Yes, that's awesome. I'm glad that some people are now deciding that these issues deserve a response instead of continuing headlong into the hype abyss. Why should this mean that people can't complain? If I hadn't, I wouldn't have known that Ethereum is working on a solution. :)
>Does that in any way change your view of blockchain? Maybe it could possibly work? Or, no, it's just a hopeless dumb idea that will surely crash?
Again, I haven't reviewed it yet, but sure, changing the mechanisms of operation could potentially make a thing called "blockchain" workable. "A rose by any other name..." and all that.
Ethereum is attempting to improve Bitcoin's model by (1) changing to a proof-of-stake protocol to eliminate miners, and (2) adding sharding, so each node stores a fraction of the chain and acts as a light client for all the rest.
But what's it for?
Is the intention here to run mini react-native apps (Dapps?) within a bigger app (status app itself)?

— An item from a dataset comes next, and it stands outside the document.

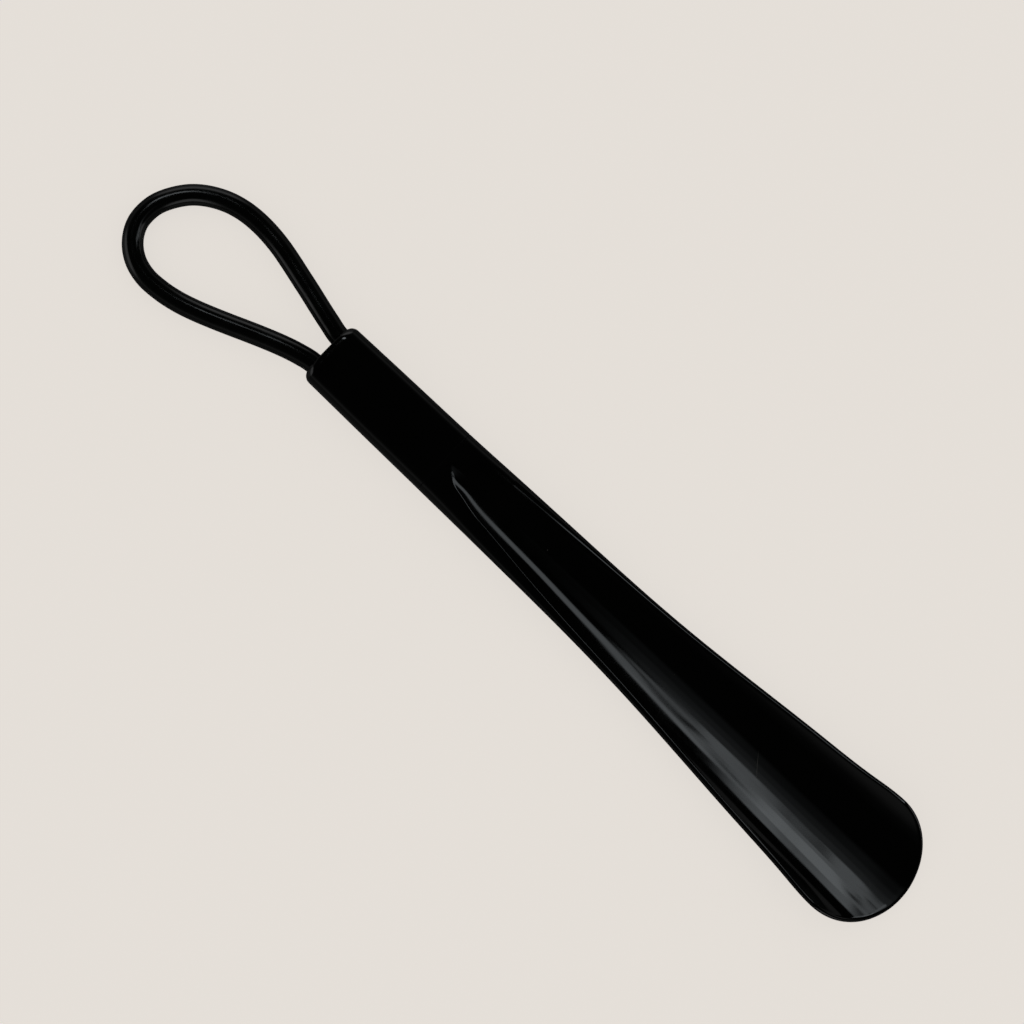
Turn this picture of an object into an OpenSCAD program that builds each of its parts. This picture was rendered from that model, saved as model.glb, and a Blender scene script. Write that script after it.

People have been using daps for a while now. Could someone explain what this allows you to do that you couldn't do before?
So awesome to see these dapps get to the next level!
Near enough this exact idea is in the App Store in the form of another app called "Token".
If Apple would allow this in AppStore, it would be uuuge.
Does Status use SPV?
> and all of the electricity required to generate it in order to verify the transactions of the tiny quantity of people currently using bitcoin is obscene
I have the same thought when I see lawns and trucks, or all the roofs that aren't collecting their rainwater. Homo petroleum petroleum.